Insuffisance de ressources financières
Autres points importants qui entravent le développement du secteur de la santé, l’absence de mécanismes d’incitations au profit du secteur privé pour l’amener à investir au niveau territorial et l’énorme manque à gagner pour le secteur public. En effet, les établissements publics de santé qui fournissent 77% du nombre de lits ainsi que le plus grand nombre de services médicaux ne bénéficient que de 27,3% des dépenses totales de santé. Les hôpitaux publics ne bénéficient du tiers payant (organismes gestionnaires de l’assurance maladie) qu’à hauteur de 10,3% contre 65% pour les cabinets et cliniques privées.
Par ailleurs, le problème du financement des systèmes de santé figure parmi les obstacles qui se dressent devant la mise à niveau du secteur et la généralisation de la protection sociale nécessitant un effort financier supplémentaire. Ceci rejoint les recommandations de la Commission spéciale sur le modèle de développement (CSMD) qui a plaidé pour la mise en place d’une politique financière donnant la priorité à l’allocation des ressources au capital humain tout en réorientant les coûts de compensation vers les mécanismes intégrés en matière de protection sociale.
Des défis à relever
Pour réussir cet ambitieux chantier, les intervenants à cette rencontre ont insisté sur le fait que la généralisation de la protection sociale requiert la capacité à relever un ensemble de défis dont en particulier la valorisation des ressources humaines, le renforcement de l’attractivité du secteur et de la dimension territoriale de l’offre sanitaire, ainsi que l’adoption d’une nouvelle gouvernance et de mécanismes de financement innovants. Il sera également question de développer un système intégré d’information, la réhabilitation de l’hôpital public pour qu’il devienne plus attractif, ainsi que la mise en place de la facturation réelle des services et le recentrage de la prise en charge sur les soins primaires, notamment à travers la mise en place du médecin traitant, la formation des ressources humaines et la réorganisation des métiers médicaux et paramédicaux.

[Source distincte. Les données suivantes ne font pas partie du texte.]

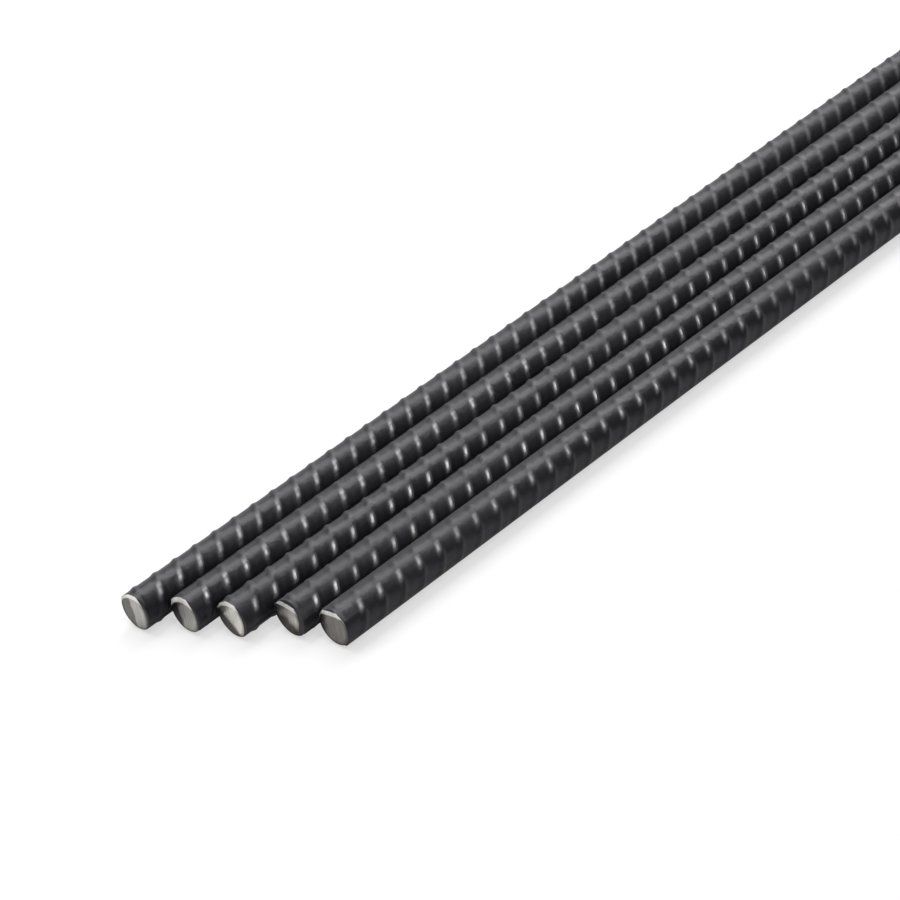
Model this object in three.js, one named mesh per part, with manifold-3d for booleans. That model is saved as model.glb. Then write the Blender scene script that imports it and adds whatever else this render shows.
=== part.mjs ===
// A loose bundle of steel reinforcing bars of one size, lying side by side on a level floor.
// Millimetres and degrees. +X runs along the bars, away from their sheared ends, and +Z is up.
// The origin is at the centre of the bundle's footprint, on the floor.
// Each bar is drawn at the diameter over its ribs, which is what touches the floor and its neighbours.

import * as THREE from 'three';
import { mergeVertices } from 'three/addons/utils/BufferGeometryUtils.js';
import Module from 'manifold-3d';

const wasm = await Module();
wasm.setup();

// The bar
const barLength = 610;
const rootDiameter = 12.45;
const ribHeight = 0.5;

// How far back the shear blade rolls the edge over where it enters the bar
const rolloverRun = 1.0;

// The rounded rim round a sheared face
const rimInset = 0.4;
const rimLength = 0.3;

// The far ends, sawn square, with the saw burr taken off
const sawnBevel = 0.6;

// The bars from the far side (+Y) to the near side (-Y). Of each bar:
//   setback   its sheared end, measured back from the first bar's
//   gap       clear space to the bar before it
//   bladeFrom which way round the bar the blade came from, from straight up towards -Y
//   bite      how deep the rolled-over edge reaches below the body's surface
//   edgeRadius  how curved the rolled-over edge's line is on the face
//   lean      how far the sheared face leans back from square, away from the blade
//   tearFrom  which way round the bar the metal tore away, from straight up towards -Y
//   tearWidth how far in from the body's surface the torn part reaches
//   tearTilt  how far the torn part leans from the rest of the face
const bars = [
  {
    name: 'bar_1', setback: 0, gap: 0, lean: 0.5,
    bladeFrom: 2, bite: 2.0, edgeRadius: 7, tearFrom: -93, tearWidth: 5.0, tearTilt: 2,
  },
  {
    name: 'bar_2', setback: 7.5, gap: 0.35, lean: 1.0,
    bladeFrom: -4, bite: 2.2, edgeRadius: 7, tearFrom: -95, tearWidth: 4.0, tearTilt: 3,
  },
  {
    name: 'bar_3', setback: 13.7, gap: 0.45, lean: 1.0,
    bladeFrom: -4, bite: 1.8, edgeRadius: 8, tearFrom: -138, tearWidth: 3.9, tearTilt: 3,
  },
  {
    name: 'bar_4', setback: 23.6, gap: 0.95, lean: 1.0,
    bladeFrom: 8, bite: 3.4, edgeRadius: 30, tearFrom: -155, tearWidth: 4.8, tearTilt: 3,
  },
  {
    name: 'bar_5', setback: 27.8, gap: 0.95, lean: 1.0,
    bladeFrom: -7, bite: 2.7, edgeRadius: 40, tearFrom: -80, tearWidth: 1.8, tearTilt: 3,
  },
];

// How finely the round forms are faceted
const flatsRoundBar = 48;
const stepsInArc = 6;

// Sizes that follow from those above
const barDiameter = rootDiameter + 2 * ribHeight;
const barRadius = barDiameter / 2;
const rootRadius = rootDiameter / 2;
const axisHeight = barRadius * Math.cos(Math.PI / flatsRoundBar);
const cutterSize = 4 * barDiameter;
const longestSetback = Math.max(...bars.map((bar) => bar.setback));

const steel = new THREE.MeshStandardMaterial({ color: 0x2c2c2f, roughness: 0.42, metalness: 0.85 });

// Turns a closed three.js geometry into a manifold-3d solid.
function solidOf(geometry) {
  const shell = new THREE.BufferGeometry();
  shell.setAttribute('position', geometry.getAttribute('position'));
  shell.setIndex(geometry.getIndex());
  const merged = mergeVertices(shell, 1e-4);
  const corners = merged.getIndex().array;
  const kept = [];
  for (let i = 0; i < corners.length; i += 3) {
    const [a, b, c] = [corners[i], corners[i + 1], corners[i + 2]];
    if (a !== b && b !== c && c !== a) kept.push(a, b, c);
  }
  return new wasm.Manifold(new wasm.Mesh({
    numProp: 3,
    vertProperties: new Float32Array(merged.getAttribute('position').array),
    triVerts: new Uint32Array(kept),
  }));
}

// Turns a manifold-3d solid back into a three.js geometry.
function geometryOf(solid) {
  const mesh = solid.getMesh();
  const geometry = new THREE.BufferGeometry();
  geometry.setAttribute('position', new THREE.BufferAttribute(new Float32Array(mesh.vertProperties), 3));
  geometry.setIndex(new THREE.BufferAttribute(new Uint32Array(mesh.triVerts), 1));
  geometry.computeVertexNormals();
  return geometry;
}

// Revolves a profile of [distance along X, radius] points about the X axis, with a flat facing down.
function turned(profile) {
  const points = profile.map(([along, radius]) => new THREE.Vector2(radius, along));
  const halfStep = Math.PI / flatsRoundBar;
  return new THREE.LatheGeometry(points, flatsRoundBar, halfStep).rotateZ(-Math.PI / 2);
}

// The round stock, from a little before x = 0 to its sawn far end.
function rod() {
  return solidOf(turned([
    [-barRadius, 0],
    [-barRadius, barRadius],
    [barLength - sawnBevel, barRadius],
    [barLength, barRadius - sawnBevel],
    [barLength, 0],
  ]));
}

// The space behind a flat disc at x = 0, whose edge rounds back over a length and an inset and then flares.
function roundedNose(discRadius, inset, length) {
  const profile = [[0, 0]];
  for (let step = 0; step <= stepsInArc; step += 1) {
    const angle = (step / stepsInArc) * (Math.PI / 2);
    profile.push([length * (1 - Math.cos(angle)), discRadius + inset * Math.sin(angle)]);
  }
  profile.push([barLength + cutterSize, barLength + cutterSize]);
  profile.push([barLength + cutterSize, 0]);
  return turned(profile);
}

// The metal missing in front of the torn part of the face.
function tearCutter(tearWidth, tearTilt) {
  const block = new THREE.BoxGeometry(cutterSize, cutterSize, cutterSize);
  block.translate(-cutterSize / 2, 0, cutterSize / 2);
  return block.rotateY(THREE.MathUtils.degToRad(tearTilt)).translate(0, 0, rootRadius - tearWidth);
}

// One bar along +X from x = 0, with its sheared end there.
function barGeometry({ lean, bladeFrom, bite, edgeRadius, tearFrom, tearWidth, tearTilt }) {
  const facing = (geometry, from) => solidOf(geometry.rotateX(THREE.MathUtils.degToRad(from)));
  const rim = roundedNose(rootRadius - rimInset, rimInset + ribHeight, rimLength);
  const rollover = roundedNose(edgeRadius, bite + ribHeight, rolloverRun);
  const sheared = rod()
    .intersect(facing(rim.rotateY(-THREE.MathUtils.degToRad(lean)), bladeFrom))
    .intersect(facing(rollover.translate(0, 0, rootRadius - bite - edgeRadius), bladeFrom))
    .subtract(facing(tearCutter(tearWidth, tearTilt), tearFrom));
  return geometryOf(sheared);
}

const bundle = new THREE.Group();
const laid = new THREE.Group();
bundle.add(laid);

let across = 0;
for (const bar of bars) {
  across += bar.gap + barRadius;
  const mesh = new THREE.Mesh(barGeometry(bar), steel);
  mesh.name = bar.name;
  mesh.position.set(bar.setback, -across, axisHeight);
  laid.add(mesh);
  across += barRadius;
}
laid.position.set(-(barLength + longestSetback) / 2, across / 2, 0);

export default bundle;
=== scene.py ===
"""Dresses a loose bundle of five reinforcing bars: ribbed, mill-scaled steel with bare sheared ends.

Everything is in metres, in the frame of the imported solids: +X along the bars, +Z up.
Angles round a bar are measured about its axis from straight up towards -Y, in radians.
"""

import math

import bpy
from mathutils import Matrix, Vector


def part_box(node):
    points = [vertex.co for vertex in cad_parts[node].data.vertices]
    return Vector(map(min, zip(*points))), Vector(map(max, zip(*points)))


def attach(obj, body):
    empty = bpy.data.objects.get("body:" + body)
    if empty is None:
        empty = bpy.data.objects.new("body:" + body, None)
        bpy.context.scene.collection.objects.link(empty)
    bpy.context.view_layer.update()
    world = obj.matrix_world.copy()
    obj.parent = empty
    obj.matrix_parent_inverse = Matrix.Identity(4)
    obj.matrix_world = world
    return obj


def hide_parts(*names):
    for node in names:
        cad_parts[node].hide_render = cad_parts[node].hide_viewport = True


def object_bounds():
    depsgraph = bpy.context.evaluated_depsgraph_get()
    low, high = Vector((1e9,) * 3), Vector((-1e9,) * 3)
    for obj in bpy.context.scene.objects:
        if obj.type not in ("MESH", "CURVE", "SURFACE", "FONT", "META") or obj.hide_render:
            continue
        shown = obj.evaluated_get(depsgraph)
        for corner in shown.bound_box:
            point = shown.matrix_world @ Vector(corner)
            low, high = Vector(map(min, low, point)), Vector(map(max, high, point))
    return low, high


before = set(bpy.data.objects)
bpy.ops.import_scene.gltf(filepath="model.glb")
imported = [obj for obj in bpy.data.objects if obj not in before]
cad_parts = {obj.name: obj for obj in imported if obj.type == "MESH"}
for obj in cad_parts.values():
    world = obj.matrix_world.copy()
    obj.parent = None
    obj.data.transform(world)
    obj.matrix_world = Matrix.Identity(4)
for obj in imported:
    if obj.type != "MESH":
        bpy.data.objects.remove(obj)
cad_low, cad_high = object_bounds()

MM = 0.001
DEG = math.pi / 180

# The rolled bar
RIB_HEIGHT = 0.5 * MM
RIB_PITCH = 8.3 * MM
RIB_CREST = 0.27 * MM               # half the width of a rib's top
RIB_BASE = 1.8 * MM                 # half the width of its foot
RIB_RUNOUT = (5 * DEG, 38 * DEG)    # from the seam: where a rib begins and where it is at its full height
RIB_UNEVENNESS = 0.14               # the share of its height that comes and goes
RIB_CHANGES_ALONG = 60.0            # how often it comes and goes in a metre along the bar
RIB_CHANGES_ROUND = 0.8             # and in a radian round it
RIB_CLEAR_OF_CUT = (0.5 * MM, 2.5 * MM)
SEAM_HEIGHT = 0.32 * MM
SEAM_CREST = 0.20 * MM
SEAM_BASE = 1.00 * MM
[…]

De plus, la généralisation requiert l’opérationnalisation du Registre social unifié (RSU) qui est présenté comme une des solutions pour mieux coordonner les différents programmes sociaux et mieux cibler leurs bénéficiaires. Elle devra également devenir un levier essentiel d’insertion du secteur informel dans le tissu économique national, qui représente aujourd’hui la majorité de l’emploi dans le pays ainsi qu’une part importante de l’économie. Avec l’intégration de la quasi-totalité des Marocains à ce dispositif, le système de santé sera confronté à une augmentation sans précédent de la demande.
Les pouvoirs publics devront réussir le pari de mettre en place une couverture sanitaire universelle tout en engageant une profonde réforme du système de santé.